Are You House Poor?

Are You House Poor?

Being house poor is no joke. It means you can’t afford the home you’re living in and therefore are probably relying too heavily on credit to stay afloat which means you’re racking up even more debt that you can’t afford to pay back. See what we mean, being house poor is not good. But there is a light at the end of the tunnel; you have full control of your finances which means you can change your house poor status.

We want you to own a great home but we don’t want you to borrow more than you can handle. So let’s take a look at what being house poor means and what you can do to prevent or fix it.

 How to Tell if You’re House Poor?

As we discussed above being house poor basically means that you can’t afford the home you’re living in. This means something different for everyone, but if any or all of the following situations describes what you’re currently dealing with then it may be time to re-evaluate your current living circumstances.

  • Do you carry large balances on several credit cards?
  • Are you relying heavily on those credit cards to pay for necessities like groceries?
  • Have you given up family vacations or other travel opportunities because you need to make a mortgage payment?
  • Do you have to scrimp and save for months leading up to paying your property and school tax?
  • Are you spending more than 30-35% of your income on housing costs?
  • Are you constantly worried about the cost of the home you’re living in?

Again, everyone’s financial circumstances are different so it’s important that you evaluate yours based solely on what you are currently dealing with and what you want for your future.

 What to do if You’re House Poor?


      If you find you are already in this situation, the key is to get back into financial balance. Each case is different, so do your homework and consider these actions:

Sell your house and buy (or rent) something smaller.  Sounds drastic, but it frees up assets and is particularly relevant if you are close to retirement.


Refinance your current mortgage (when mortgage rates are down).  Talk to a loan expert to see if this option would be beneficial to you.  

Look into a reverse mortgage (if you’re 62 or older).  This lets you access your equity but there are up-front costs and you’ll want to remain in your house for the rest of your life.  Talk to a financial planner to fully understand this option.

Common Causes of Becoming House Poor

Choosing to purchase a house that is simply too expensive is definitely the most common reason why you might become house poor, but there are of course countless other reasons as well. Let’s take a look at a few of the other reasons and how they can be solved or avoided.

Letting your lender decide how much house your can afford

This goes hand in hand with purchasing a house that’s too expensive but it’s still an important point to make. When you apply for a mortgage you get approved for a certain amount of money but there is no rule that says you need to purchase a house that uses up your entire mortgage. If you have a steady job with a high income or are a two income family then chances are you’ll be approved for a large mortgage. Just because the bank will give you the money doesn’t mean you need to spend it.

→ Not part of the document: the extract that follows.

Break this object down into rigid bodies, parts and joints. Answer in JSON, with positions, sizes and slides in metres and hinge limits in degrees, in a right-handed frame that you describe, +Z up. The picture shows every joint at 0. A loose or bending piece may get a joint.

Decide on a budget you can comfortably afford then look for a house that fits that budget. Purchasing a $500,000 house simply because your lending will give you $500,000 is not a good idea.

Job loss or reduction in income

No one wants to think about losing their job but it happens. So when you decide to purchase a house you need to take into consideration whether or not you’ll be able to afford to live in it if you lose your job.

Unfortunately, we can’t predict the future but we can be prepared for it. Making sure you have enough savings to live off of for at least a few months will help you to continue to make your mortgage payments while you look for a new job.

No emergency fund or savings

Living in a house is expensive no matter how you look at it. Aside from your mortgage payments, there are countless other expenses that you might not have taken into consideration. Having an emergency fund will help you deal with any unexpected expenses.

Too much consumer debt

If you already have a significant amount of consumer debt before you take on a mortgage you could be looking at a seriously unstable financial future. Unfortunately, it is very likely that you’ll become house poor if all of your available income in going toward debt repayment.

To fix this issue you’ll need to consider paying off your debts before you purchase a house. While this may not fit into your plans for the future, purchasing a house when the rest of your finances are in order is without a doubt the best option.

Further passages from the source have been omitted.